The SV 106A Six-Channel Human Vibration Meter and Analyser is a compact, pocket-sized device that measures vibrations according to international standards, including ISO 8041:2005, ISO 2631-1,2&5, ISO 5349, and Directive 2002/44/EC. It features six channels for acceleration and two channels for static force measurements. The device is capable of simultaneous measurements with two triaxial accelerometers, and provides RMS, Peak, Peak-Peak, VDV, MTVV, A(8), and AEQ results with all required weighting filters.
The SV 106A can perform 1/1 or 1/3 octave real-time analysis, and features advanced time-history logging and time-domain signal recording. Results can be easily downloaded to a PC using the USB interface, and the device works with Svantek’s “Supervisor” software and SVAN PC++ analysis package. The SV 38V seat accelerometer makes whole-body vibration measurements easy, while the SV 105A or SV 150 triaxial accelerometers enable hand-arm vibration measurements. The device is lightweight, user-friendly, and easy to use with its color display.
The SVAN 958A is a unique four-channel instrument that offers simultaneous sound and vibration analysis with a measurement range of 20kHz. It is designed for class 1 noise measurements and tri-axial vibration assessments, and provides advanced analysis capabilities in real-time. The four input channels can be independently configured for sound or vibration detection, giving users a wide range of measurement options. The instrument has the ability to perform FFT, 1/1 or 1/3 octave, cross spectra, sound intensity, RT 60, and more. The results are stored in a 32 MB non-volatile internal memory or a USB memory stick and can be easily downloaded to a PC using the SvanPC++ software. The SVAN 958A is powered by four AA standard or rechargeable batteries, or an external DC power source or USB interface. The compact, lightweight design and robust case make it an exceptional instrument for various applications.
The SVAN 974 is a versatile digital vibration level meter and analyzer that is ideal for general vibration measurements and machinery condition monitoring. Designed for use by consultants, maintenance services, and industrial R&D departments, the instrument offers parallel acceleration, velocity, and displacement measurements with three separate profiles. Each profile can be independently configured with different filters and RMS detector time constants, providing a wealth of results such as RMS, Peak, and Max.

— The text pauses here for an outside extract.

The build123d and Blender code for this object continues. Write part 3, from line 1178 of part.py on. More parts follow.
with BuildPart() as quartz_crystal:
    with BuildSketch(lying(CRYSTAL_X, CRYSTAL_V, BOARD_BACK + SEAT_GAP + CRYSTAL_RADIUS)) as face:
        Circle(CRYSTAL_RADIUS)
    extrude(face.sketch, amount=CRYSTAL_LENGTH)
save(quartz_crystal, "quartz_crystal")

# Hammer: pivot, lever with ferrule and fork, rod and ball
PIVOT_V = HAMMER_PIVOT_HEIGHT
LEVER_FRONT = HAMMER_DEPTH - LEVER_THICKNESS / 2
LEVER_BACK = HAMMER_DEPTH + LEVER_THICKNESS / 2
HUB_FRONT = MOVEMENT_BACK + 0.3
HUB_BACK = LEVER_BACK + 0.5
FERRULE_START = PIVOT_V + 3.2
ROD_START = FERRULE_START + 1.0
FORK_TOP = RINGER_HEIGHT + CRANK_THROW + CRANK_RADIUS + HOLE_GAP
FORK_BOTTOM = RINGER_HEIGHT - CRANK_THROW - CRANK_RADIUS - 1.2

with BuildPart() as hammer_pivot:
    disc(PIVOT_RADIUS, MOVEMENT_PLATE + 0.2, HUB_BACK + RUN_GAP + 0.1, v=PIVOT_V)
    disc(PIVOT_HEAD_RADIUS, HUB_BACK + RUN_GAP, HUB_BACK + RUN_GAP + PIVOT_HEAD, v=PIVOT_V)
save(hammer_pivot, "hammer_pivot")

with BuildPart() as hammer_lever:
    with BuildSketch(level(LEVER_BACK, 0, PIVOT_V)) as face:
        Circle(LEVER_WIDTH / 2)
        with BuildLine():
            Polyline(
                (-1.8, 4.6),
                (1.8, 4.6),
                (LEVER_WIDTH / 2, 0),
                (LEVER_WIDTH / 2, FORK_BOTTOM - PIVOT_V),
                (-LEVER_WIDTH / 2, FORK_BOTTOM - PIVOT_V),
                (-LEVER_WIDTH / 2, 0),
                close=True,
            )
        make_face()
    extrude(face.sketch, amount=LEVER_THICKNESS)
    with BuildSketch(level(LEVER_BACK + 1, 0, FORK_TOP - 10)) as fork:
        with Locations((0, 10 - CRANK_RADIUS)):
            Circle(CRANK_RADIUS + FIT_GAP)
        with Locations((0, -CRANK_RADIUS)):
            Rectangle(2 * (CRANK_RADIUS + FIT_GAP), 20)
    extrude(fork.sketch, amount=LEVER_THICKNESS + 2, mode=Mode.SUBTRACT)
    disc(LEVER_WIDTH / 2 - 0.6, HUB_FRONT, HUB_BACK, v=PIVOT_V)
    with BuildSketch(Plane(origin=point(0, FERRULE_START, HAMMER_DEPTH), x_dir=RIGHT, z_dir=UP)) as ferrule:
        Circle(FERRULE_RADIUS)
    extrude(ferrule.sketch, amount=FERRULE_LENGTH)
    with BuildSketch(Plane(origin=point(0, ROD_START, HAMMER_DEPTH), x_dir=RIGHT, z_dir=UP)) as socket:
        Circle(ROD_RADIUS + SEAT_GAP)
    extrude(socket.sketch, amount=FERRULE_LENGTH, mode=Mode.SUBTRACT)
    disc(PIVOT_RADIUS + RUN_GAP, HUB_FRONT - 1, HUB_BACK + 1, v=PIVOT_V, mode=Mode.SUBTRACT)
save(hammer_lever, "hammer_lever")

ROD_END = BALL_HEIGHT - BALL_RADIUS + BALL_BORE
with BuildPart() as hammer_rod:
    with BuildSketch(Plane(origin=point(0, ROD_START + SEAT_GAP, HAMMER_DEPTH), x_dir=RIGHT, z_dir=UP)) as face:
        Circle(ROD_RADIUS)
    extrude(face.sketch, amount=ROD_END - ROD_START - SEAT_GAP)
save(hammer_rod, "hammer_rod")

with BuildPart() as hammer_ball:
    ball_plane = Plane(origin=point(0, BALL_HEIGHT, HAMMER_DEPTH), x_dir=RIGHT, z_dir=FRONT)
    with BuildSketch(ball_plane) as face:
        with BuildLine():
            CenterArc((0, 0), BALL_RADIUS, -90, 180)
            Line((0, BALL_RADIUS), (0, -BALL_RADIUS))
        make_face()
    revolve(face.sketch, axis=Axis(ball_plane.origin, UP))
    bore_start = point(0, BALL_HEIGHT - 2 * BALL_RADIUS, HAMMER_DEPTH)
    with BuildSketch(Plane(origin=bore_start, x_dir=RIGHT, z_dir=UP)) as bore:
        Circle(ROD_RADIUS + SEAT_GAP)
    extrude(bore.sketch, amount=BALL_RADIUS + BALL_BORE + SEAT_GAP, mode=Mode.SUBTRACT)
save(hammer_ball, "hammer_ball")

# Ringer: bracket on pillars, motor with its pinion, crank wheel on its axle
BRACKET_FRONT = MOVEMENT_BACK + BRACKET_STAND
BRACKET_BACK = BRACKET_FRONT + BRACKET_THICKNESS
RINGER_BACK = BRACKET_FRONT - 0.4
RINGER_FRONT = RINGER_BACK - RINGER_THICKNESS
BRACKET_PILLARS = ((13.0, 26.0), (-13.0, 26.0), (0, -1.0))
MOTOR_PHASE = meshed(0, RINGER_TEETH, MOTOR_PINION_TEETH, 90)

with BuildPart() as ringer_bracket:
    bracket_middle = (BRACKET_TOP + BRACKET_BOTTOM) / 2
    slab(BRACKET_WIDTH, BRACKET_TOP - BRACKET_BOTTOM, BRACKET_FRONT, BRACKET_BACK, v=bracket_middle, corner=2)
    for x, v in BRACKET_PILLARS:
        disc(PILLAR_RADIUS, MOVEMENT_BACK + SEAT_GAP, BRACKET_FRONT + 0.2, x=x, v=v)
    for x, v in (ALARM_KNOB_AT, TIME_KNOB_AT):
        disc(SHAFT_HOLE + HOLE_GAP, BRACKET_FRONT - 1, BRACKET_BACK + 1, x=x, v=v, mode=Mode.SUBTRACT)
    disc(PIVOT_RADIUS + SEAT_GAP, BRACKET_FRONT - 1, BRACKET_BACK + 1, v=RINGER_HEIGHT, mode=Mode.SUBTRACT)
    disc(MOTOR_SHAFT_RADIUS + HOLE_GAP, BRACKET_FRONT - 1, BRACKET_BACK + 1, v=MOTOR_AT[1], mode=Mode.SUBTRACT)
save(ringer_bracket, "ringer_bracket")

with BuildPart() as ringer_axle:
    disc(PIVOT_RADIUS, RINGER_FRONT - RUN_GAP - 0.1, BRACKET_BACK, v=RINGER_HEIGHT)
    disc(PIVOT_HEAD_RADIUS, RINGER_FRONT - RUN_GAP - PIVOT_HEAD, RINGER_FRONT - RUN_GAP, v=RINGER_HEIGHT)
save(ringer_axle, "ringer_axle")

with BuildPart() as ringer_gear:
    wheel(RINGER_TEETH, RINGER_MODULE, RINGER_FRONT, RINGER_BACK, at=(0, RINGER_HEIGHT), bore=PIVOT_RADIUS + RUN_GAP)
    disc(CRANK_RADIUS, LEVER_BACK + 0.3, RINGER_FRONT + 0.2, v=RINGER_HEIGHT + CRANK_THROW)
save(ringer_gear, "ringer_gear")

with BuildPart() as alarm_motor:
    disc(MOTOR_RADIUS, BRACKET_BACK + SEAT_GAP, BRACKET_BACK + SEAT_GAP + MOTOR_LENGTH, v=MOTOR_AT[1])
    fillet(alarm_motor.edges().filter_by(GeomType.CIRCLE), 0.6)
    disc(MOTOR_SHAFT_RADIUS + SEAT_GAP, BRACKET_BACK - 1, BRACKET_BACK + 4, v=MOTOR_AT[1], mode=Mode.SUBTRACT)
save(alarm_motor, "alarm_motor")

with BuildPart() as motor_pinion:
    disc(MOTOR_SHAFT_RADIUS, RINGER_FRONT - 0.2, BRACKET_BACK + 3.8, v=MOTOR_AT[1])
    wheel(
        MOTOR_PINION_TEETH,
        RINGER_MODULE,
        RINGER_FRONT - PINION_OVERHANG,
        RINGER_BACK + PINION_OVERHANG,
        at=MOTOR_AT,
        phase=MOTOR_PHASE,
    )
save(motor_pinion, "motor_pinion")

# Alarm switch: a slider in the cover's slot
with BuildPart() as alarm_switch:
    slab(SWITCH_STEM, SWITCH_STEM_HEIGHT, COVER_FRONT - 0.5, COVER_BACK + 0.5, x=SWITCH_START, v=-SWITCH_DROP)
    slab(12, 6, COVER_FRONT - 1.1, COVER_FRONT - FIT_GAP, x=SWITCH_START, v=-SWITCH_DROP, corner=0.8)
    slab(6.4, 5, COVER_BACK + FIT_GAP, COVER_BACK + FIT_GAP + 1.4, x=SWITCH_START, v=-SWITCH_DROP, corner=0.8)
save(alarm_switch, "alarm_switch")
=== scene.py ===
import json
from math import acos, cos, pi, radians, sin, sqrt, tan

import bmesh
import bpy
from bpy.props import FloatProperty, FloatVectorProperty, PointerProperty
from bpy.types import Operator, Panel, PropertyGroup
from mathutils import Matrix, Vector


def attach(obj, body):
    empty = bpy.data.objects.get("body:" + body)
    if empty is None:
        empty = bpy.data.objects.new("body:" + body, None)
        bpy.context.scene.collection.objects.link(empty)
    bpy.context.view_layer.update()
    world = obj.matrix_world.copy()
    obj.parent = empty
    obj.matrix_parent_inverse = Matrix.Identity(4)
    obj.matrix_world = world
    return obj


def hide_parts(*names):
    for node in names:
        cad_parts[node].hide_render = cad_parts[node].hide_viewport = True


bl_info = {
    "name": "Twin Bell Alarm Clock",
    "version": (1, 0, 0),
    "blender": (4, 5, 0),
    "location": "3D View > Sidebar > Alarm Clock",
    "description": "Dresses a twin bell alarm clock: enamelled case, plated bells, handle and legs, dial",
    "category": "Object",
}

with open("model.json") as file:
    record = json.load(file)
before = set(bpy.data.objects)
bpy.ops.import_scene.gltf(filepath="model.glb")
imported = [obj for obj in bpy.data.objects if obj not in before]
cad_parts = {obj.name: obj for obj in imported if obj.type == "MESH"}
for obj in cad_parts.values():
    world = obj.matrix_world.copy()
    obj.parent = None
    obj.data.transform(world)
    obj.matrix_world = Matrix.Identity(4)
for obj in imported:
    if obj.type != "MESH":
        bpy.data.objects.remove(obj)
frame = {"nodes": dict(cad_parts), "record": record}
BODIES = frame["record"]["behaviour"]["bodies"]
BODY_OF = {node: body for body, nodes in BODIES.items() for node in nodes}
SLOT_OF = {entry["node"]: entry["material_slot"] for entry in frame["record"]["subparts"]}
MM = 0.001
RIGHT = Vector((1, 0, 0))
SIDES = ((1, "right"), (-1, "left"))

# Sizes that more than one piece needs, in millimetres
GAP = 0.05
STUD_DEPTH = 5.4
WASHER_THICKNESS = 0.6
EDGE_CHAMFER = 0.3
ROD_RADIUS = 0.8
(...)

The advanced time-history logging function records complete information about the measured signal, and the data can be easily transferred to a PC via the USB interface and SvanPC++ software. The SVAN 974 also offers real-time 1/1 or 1/3 octave analysis and FFT analysis, as well as RPM measurement with a Monarch laser tachometer. The instrument is powered by four AA standard or rechargeable batteries, and the compact and lightweight design makes it easy to use in any setting.